__The task__
Quote every line as given.
— BEGIN —
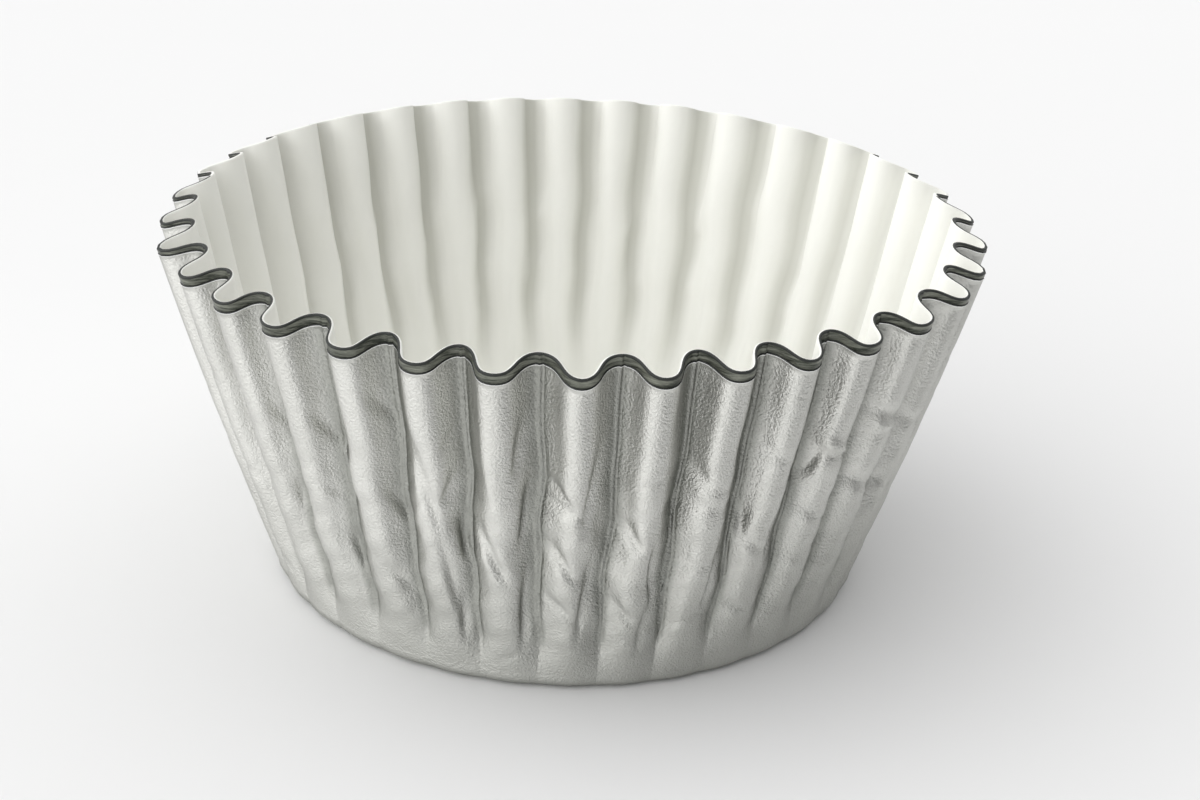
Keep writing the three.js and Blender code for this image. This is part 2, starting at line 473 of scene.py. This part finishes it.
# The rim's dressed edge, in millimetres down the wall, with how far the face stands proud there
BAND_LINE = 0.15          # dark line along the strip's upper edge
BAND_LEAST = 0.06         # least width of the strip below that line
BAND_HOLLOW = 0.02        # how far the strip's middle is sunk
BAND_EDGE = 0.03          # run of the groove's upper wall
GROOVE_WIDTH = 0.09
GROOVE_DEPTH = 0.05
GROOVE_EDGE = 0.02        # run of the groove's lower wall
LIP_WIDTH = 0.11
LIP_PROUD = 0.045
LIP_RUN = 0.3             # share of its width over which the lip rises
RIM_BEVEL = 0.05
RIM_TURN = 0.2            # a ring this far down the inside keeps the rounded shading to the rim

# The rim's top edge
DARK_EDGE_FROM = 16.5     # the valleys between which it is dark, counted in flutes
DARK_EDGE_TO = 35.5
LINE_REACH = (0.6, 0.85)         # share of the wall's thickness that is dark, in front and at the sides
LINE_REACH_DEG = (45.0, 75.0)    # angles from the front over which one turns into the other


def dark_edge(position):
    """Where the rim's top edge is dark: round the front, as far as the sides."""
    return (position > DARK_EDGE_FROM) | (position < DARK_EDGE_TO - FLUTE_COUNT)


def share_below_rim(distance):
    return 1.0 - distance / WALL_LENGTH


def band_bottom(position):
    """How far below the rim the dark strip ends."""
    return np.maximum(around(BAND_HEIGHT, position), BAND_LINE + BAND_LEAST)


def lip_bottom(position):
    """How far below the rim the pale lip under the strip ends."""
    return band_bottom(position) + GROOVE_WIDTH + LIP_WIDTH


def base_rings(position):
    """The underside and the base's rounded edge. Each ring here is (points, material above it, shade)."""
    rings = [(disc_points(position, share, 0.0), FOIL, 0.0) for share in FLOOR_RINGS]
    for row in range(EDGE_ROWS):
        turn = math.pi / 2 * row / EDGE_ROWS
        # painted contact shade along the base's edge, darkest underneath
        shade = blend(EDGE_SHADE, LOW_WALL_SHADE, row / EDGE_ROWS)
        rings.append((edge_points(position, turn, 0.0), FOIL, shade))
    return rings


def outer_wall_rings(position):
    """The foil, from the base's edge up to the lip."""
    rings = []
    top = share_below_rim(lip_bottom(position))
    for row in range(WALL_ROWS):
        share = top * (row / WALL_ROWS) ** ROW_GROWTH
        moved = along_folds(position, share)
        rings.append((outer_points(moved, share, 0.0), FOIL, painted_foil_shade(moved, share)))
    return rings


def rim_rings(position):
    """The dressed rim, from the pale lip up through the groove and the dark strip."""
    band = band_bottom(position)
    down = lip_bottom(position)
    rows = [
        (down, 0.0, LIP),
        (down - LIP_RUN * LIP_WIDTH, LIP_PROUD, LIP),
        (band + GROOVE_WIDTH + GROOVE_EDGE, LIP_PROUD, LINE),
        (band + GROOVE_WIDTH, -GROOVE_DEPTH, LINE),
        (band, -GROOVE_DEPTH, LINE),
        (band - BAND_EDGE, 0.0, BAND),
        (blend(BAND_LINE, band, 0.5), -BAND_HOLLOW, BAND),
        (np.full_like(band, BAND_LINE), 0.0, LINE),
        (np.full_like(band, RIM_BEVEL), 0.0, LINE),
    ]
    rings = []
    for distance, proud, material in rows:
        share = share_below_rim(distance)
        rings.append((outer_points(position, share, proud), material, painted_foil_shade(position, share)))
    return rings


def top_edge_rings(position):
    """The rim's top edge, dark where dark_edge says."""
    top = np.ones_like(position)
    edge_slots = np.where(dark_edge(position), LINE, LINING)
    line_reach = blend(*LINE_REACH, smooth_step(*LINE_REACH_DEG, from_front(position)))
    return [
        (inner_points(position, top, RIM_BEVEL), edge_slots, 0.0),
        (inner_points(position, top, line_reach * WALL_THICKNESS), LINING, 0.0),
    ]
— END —
__Solved problem__
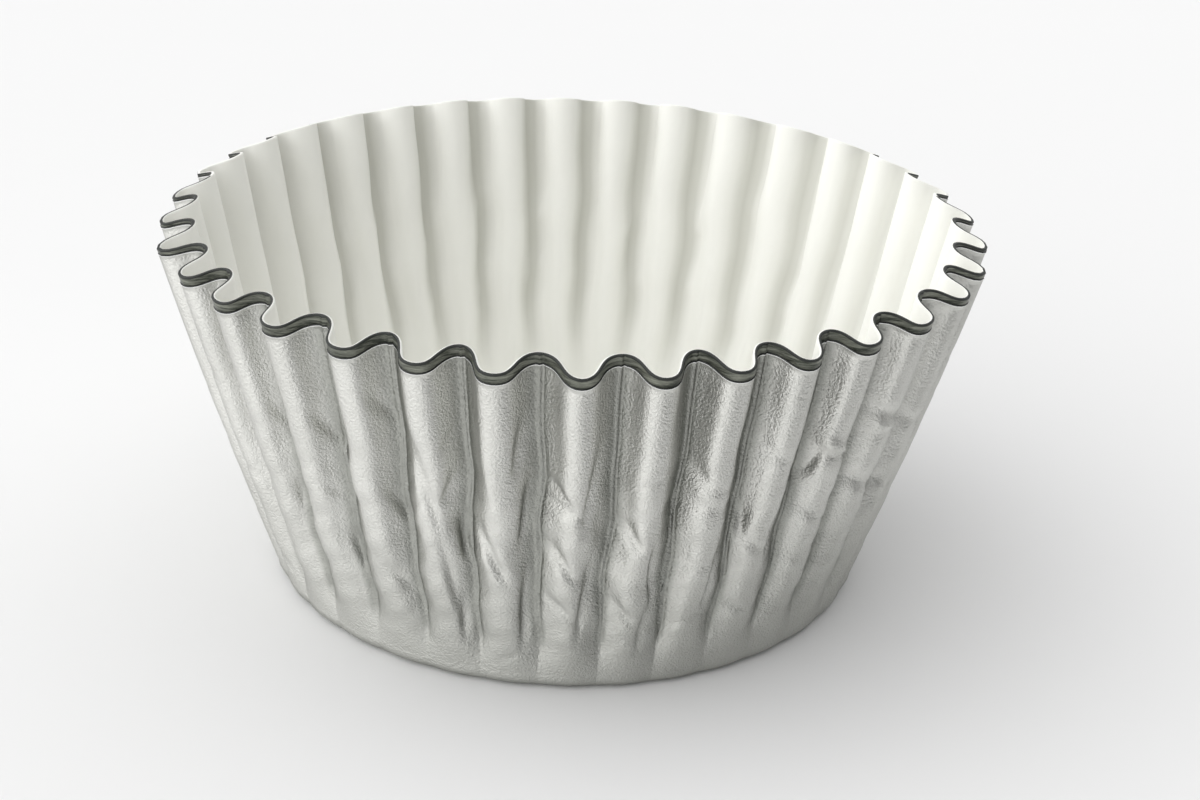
Keep writing the three.js and Blender code for this image. This is part 2, starting at line 473 of scene.py. This part finishes it.
# The rim's dressed edge, in millimetres down the wall, with how far the face stands proud there
BAND_LINE = 0.15          # dark line along the strip's upper edge
BAND_LEAST = 0.06         # least width of the strip below that line
BAND_HOLLOW = 0.02        # how far the strip's middle is sunk
BAND_EDGE = 0.03          # run of the groove's upper wall
GROOVE_WIDTH = 0.09
GROOVE_DEPTH = 0.05
GROOVE_EDGE = 0.02        # run of the groove's lower wall
LIP_WIDTH = 0.11
LIP_PROUD = 0.045
LIP_RUN = 0.3             # share of its width over which the lip rises
RIM_BEVEL = 0.05
RIM_TURN = 0.2            # a ring this far down the inside keeps the rounded shading to the rim

# The rim's top edge
DARK_EDGE_FROM = 16.5     # the valleys between which it is dark, counted in flutes
DARK_EDGE_TO = 35.5
LINE_REACH = (0.6, 0.85)         # share of the wall's thickness that is dark, in front and at the sides
LINE_REACH_DEG = (45.0, 75.0)    # angles from the front over which one turns into the other


def dark_edge(position):
    """Where the rim's top edge is dark: round the front, as far as the sides."""
    return (position > DARK_EDGE_FROM) | (position < DARK_EDGE_TO - FLUTE_COUNT)


def share_below_rim(distance):
    return 1.0 - distance / WALL_LENGTH


def band_bottom(position):
    """How far below the rim the dark strip ends."""
    return np.maximum(around(BAND_HEIGHT, position), BAND_LINE + BAND_LEAST)


def lip_bottom(position):
    """How far below the rim the pale lip under the strip ends."""
    return band_bottom(position) + GROOVE_WIDTH + LIP_WIDTH


def base_rings(position):
    """The underside and the base's rounded edge. Each ring here is (points, material above it, shade)."""
    rings = [(disc_points(position, share, 0.0), FOIL, 0.0) for share in FLOOR_RINGS]
    for row in range(EDGE_ROWS):
        turn = math.pi / 2 * row / EDGE_ROWS
        # painted contact shade along the base's edge, darkest underneath
        shade = blend(EDGE_SHADE, LOW_WALL_SHADE, row / EDGE_ROWS)
        rings.append((edge_points(position, turn, 0.0), FOIL, shade))
    return rings


def outer_wall_rings(position):
    """The foil, from the base's edge up to the lip."""
    rings = []
    top = share_below_rim(lip_bottom(position))
    for row in range(WALL_ROWS):
        share = top * (row / WALL_ROWS) ** ROW_GROWTH
        moved = along_folds(position, share)
        rings.append((outer_points(moved, share, 0.0), FOIL, painted_foil_shade(moved, share)))
    return rings


def rim_rings(position):
    """The dressed rim, from the pale lip up through the groove and the dark strip."""
    band = band_bottom(position)
    down = lip_bottom(position)
    rows = [
        (down, 0.0, LIP),
        (down - LIP_RUN * LIP_WIDTH, LIP_PROUD, LIP),
        (band + GROOVE_WIDTH + GROOVE_EDGE, LIP_PROUD, LINE),
        (band + GROOVE_WIDTH, -GROOVE_DEPTH, LINE),
        (band, -GROOVE_DEPTH, LINE),
        (band - BAND_EDGE, 0.0, BAND),
        (blend(BAND_LINE, band, 0.5), -BAND_HOLLOW, BAND),
        (np.full_like(band, BAND_LINE), 0.0, LINE),
        (np.full_like(band, RIM_BEVEL), 0.0, LINE),
    ]
    rings = []
    for distance, proud, material in rows:
        share = share_below_rim(distance)
        rings.append((outer_points(position, share, proud), material, painted_foil_shade(position, share)))
    return rings


def top_edge_rings(position):
    """The rim's top edge, dark where dark_edge says."""
    top = np.ones_like(position)
    edge_slots = np.where(dark_edge(position), LINE, LINING)
    line_reach = blend(*LINE_REACH, smooth_step(*LINE_REACH_DEG, from_front(position)))
    return [
        (inner_points(position, top, RIM_BEVEL), edge_slots, 0.0),
        (inner_points(position, top, line_reach * WALL_THICKNESS), LINING, 0.0),
    ]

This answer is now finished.